The collage series Diasporic Anachronisms  is a historical corrective that intervenes upon widely circulated images of Black people whose bodies have been desecrated by racial violence. By clothing and censoring the most vulnerable regions of the source photographs (disfigured corpses, lacerations, forced nudity, etc.) I attempt to retire the images’ subjects from the posthumous political labor their photographs have [dis]served. The history of lynching imagery is a complicated one; early African Americans strategically deployed horrific images of their deceased to advance the abolitionist movement and later, the civil rights movement. The collage Gordon, Retired from Diasporic Anachronisms redresses the notorious photograph of Gordon, an escaped slave shown sitting with his lacerated back to the camera. Purportedly, the photographer’s subject consented to having his picture taken as a testament to slavery’s brutality. Now, over two centuries since the photo’s publication, we have drawn ample knowledge of chattel slavery’s malignancy from the robust archive of historic, ethnographic, and anecdotal materials citing human rights abuses in the United States. Even so, descendants of the enslaved remain statistically disadvantaged. How then does the continued dissemination of such graphic images advance contemporary demands for justice? The collage Delia, Dignified interrogates similar questions to its counterpart, Gordon, Retired. By superimposing clothing from Karl Van Vechten’s 1953 portrait of Joyce Bryant onto an image from the Agassiz daguerreotypes depicting a naked enslaved woman, Delia, Dignified declares robing as a gesture of ancestral veneration. Themes of collective memory and archive fungibility are explored further in the collages Error 312 and Psalms 23 ½, which employ glitching to censor images of lynching victims Emmet Till and George Floyd, respectively.    


Advancement of film and video technologies in the 21st century led the archive of modern lynchings to metastasize. Police body-camera footage and civilian cell phone footage depicting police murders have become increasingly common online. I call this canon of Black death aesthetics “arresting images.” Though many of these arresting images were preserved as evidentiary visuals of historical and contemporary lynchings, they have come to form an emergent sub-genre of horror entertainment, especially for those who derive voyeuristic pleasure from such violence. The ubiquitous recirculation of arresting images in gallery and museum space (including in the work of prolific Black contemporary artists such as Carrie Mae Weems, Arthur Jafa, Kara Walker, etc.) points to a broader culture of curatorial violence that is rarely contested in popular discourse. 

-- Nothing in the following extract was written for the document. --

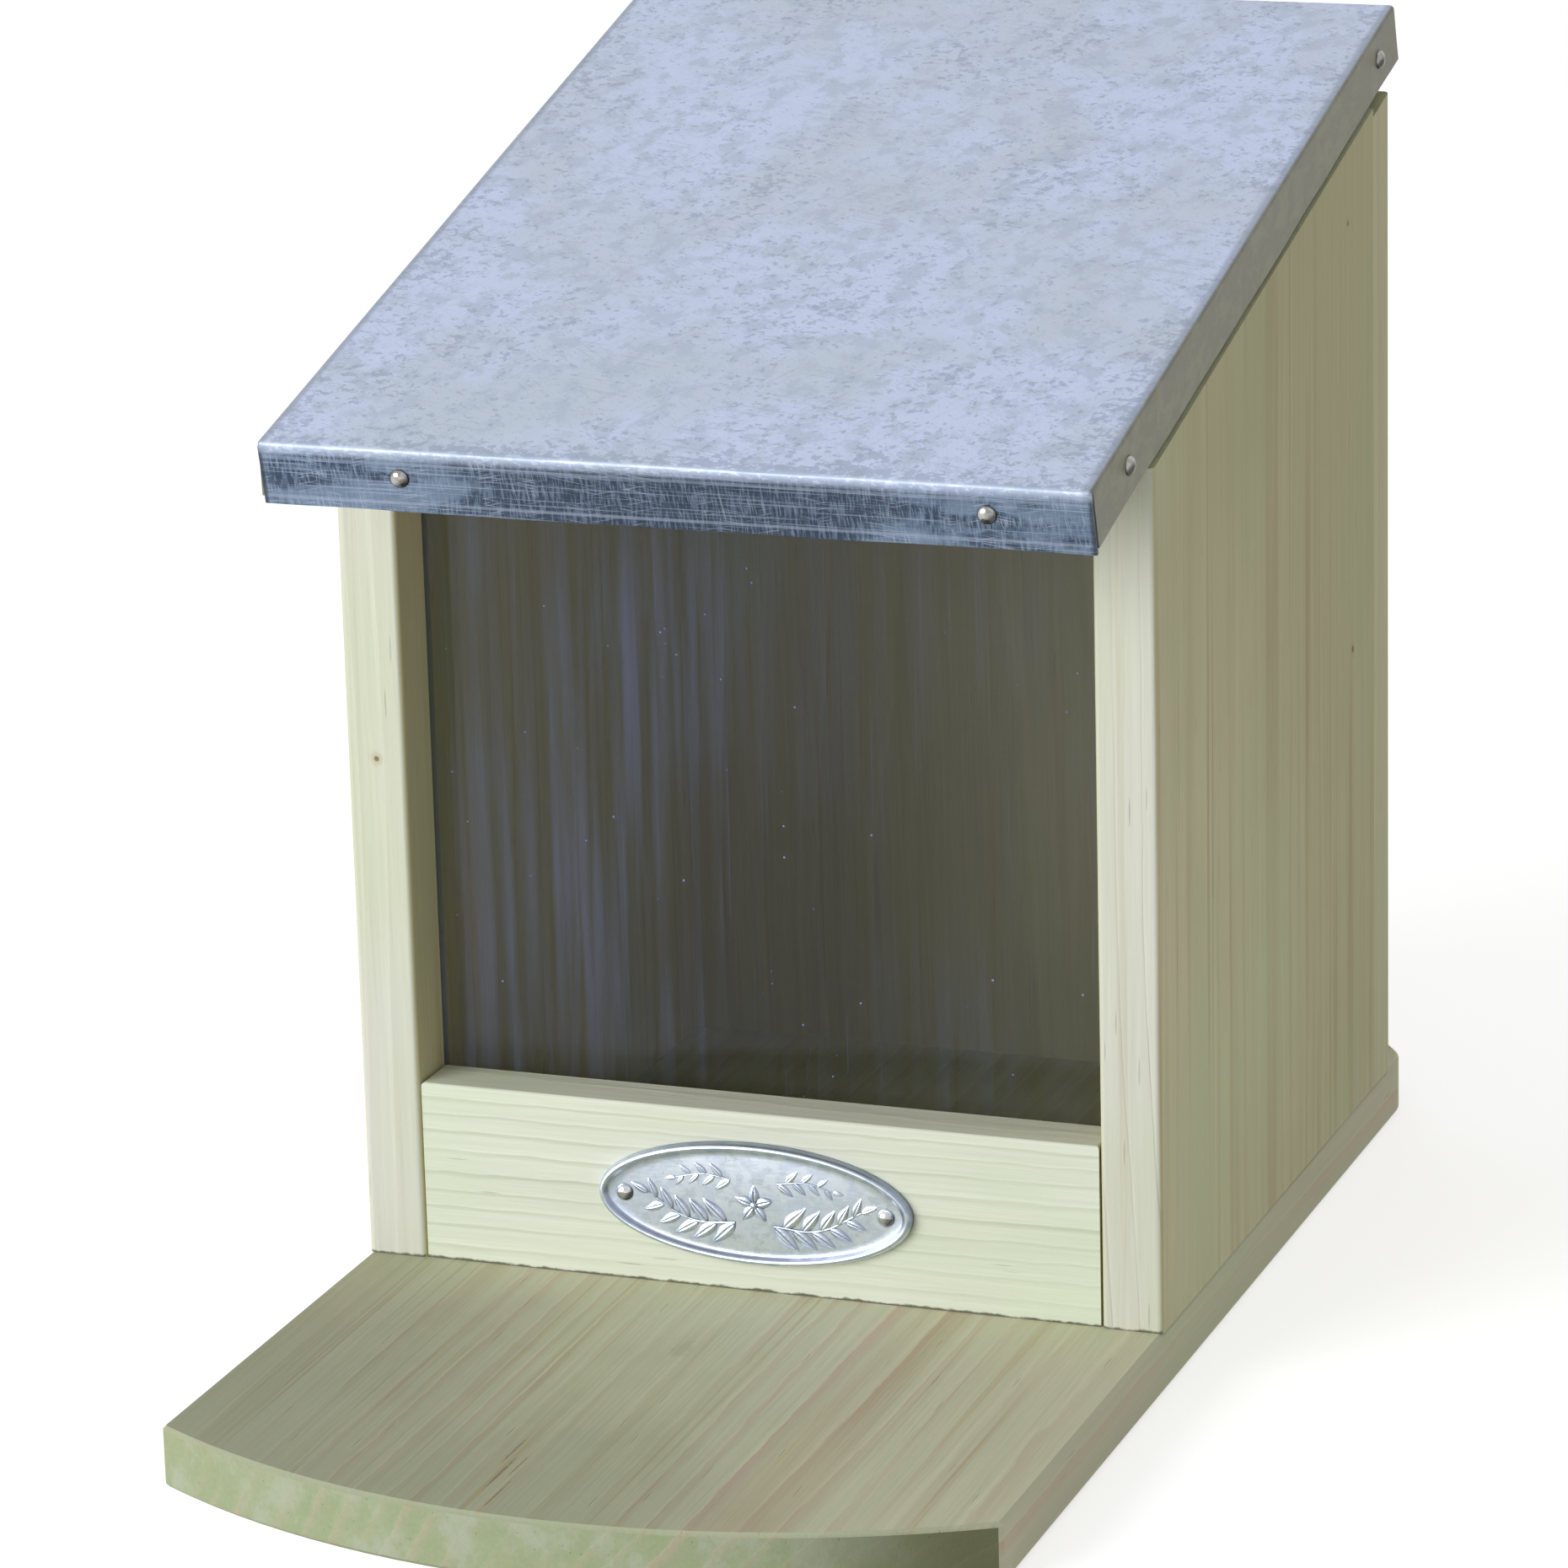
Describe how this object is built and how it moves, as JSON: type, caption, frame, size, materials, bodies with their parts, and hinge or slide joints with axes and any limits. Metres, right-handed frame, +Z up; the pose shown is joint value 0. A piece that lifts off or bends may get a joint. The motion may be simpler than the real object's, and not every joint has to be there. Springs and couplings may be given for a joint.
{
  "type": "squirrel feeder box",
  "caption": "Treated-pine squirrel feeder with a bowed landing, a clear front window, an oval badge and a sloping metal-capped lid that lifts on rear hinges.",
  "frame": {"origin": "middle of the base board's footprint, on its underside", "axes": "+X to the right seen from the front, +Y to the back, +Z up"},
  "size_m": [0.123, 0.227, 0.1771],
  "materials": {
    "treated_pine": "pressure-treated, planed, pale green tint",
    "clear_acrylic": "clear, lightly scratched",
    "galvanised_sheet": "hot-dip galvanised, mottled",
    "nail_steel": "bright zinc, domed heads",
    "badge_aluminium": "satin, pressed",
    "zinc_plated_steel": "zinc plated",
    "screw_steel": "zinc plated"
  },
  "bodies": {
    "box": {"base_board": "treated_pine", "left_side_panel": "treated_pine", "right_side_panel": "treated_pine", "front_board": "treated_pine", "back_board": "treated_pine", "window_pane": "clear_acrylic", "badge_plate": "badge_aluminium", "badge_pins": "nail_steel", "hinge_fixed_leaves": "zinc_plated_steel", "hinge_pins": "zinc_plated_steel", "hinge_body_screws": "screw_steel", "base_screws": "screw_steel", "back_board_nails": "nail_steel"},
    "lid": {"roof_board": "treated_pine", "roof_sheet": "galvanised_sheet", "front_roof_nails": "nail_steel", "left_roof_nails": "nail_steel", "right_roof_nails": "nail_steel", "hinge_moving_leaves": "zinc_plated_steel", "hinge_roof_screws": "screw_steel"}
  },
  "joints": [
    {"name": "lid_hinge", "type": "hinge", "parent": "box", "child": "lid", "pos_m": [0, 0.09965, 0.16439], "axis": [-1, 0, 0], "range_deg": [0, 100]}
  ]
}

  I’ve Missed You For Longer Than I’ve Known You  or Another Name for Grief  takes an additive stance toward the archive by identifying roadside memorials and street lamps as culturally relevant symbols within Black American ghettos. Protruding from the sculpture’s floral arrangement are pages from The Negro Family: The Case For National Action. The Negro Family—more widely known as the Moynihan Report—was a policy document published in 1965 under the Johnson Administration positing that “ghetto culture” and single motherhood were the primary drivers of African Americans’ economic disadvantage. Laid beneath the hand welded sculpture are various objects associated with death and luck in African American culture such as lottery tickets, white lighters, and 40 oz bottles of malt liquor. 

Research into legacies of America’s racial violence will quickly prove that Black Americans’ plight is neither supernatural, nor self-imposed but rather systemically engineered. Because our unadulterated history is virtually impossible to access (and increasingly corrupted by the tide of technology), Black Americans remain prone to the psychology that they are inexplicably and inevitably helpless. Meanwhile, the matrix of domination sustaining racial inequality remains obscured and stealthily lethal. 

If walking under a ladder is bad luck, then unknowingly existing in a system designed for your demise is to be asleep under one.



Sleep Under Ladders was shown at The Carpenter Center Gallery in Cambridge, MA from May 1st, 2022 through June 10th, 2022 as part of Harvard’s Art, Film and Visual Studies’ Senior Thesis Exhibition. Selected works from the exhibition are displayed on this site.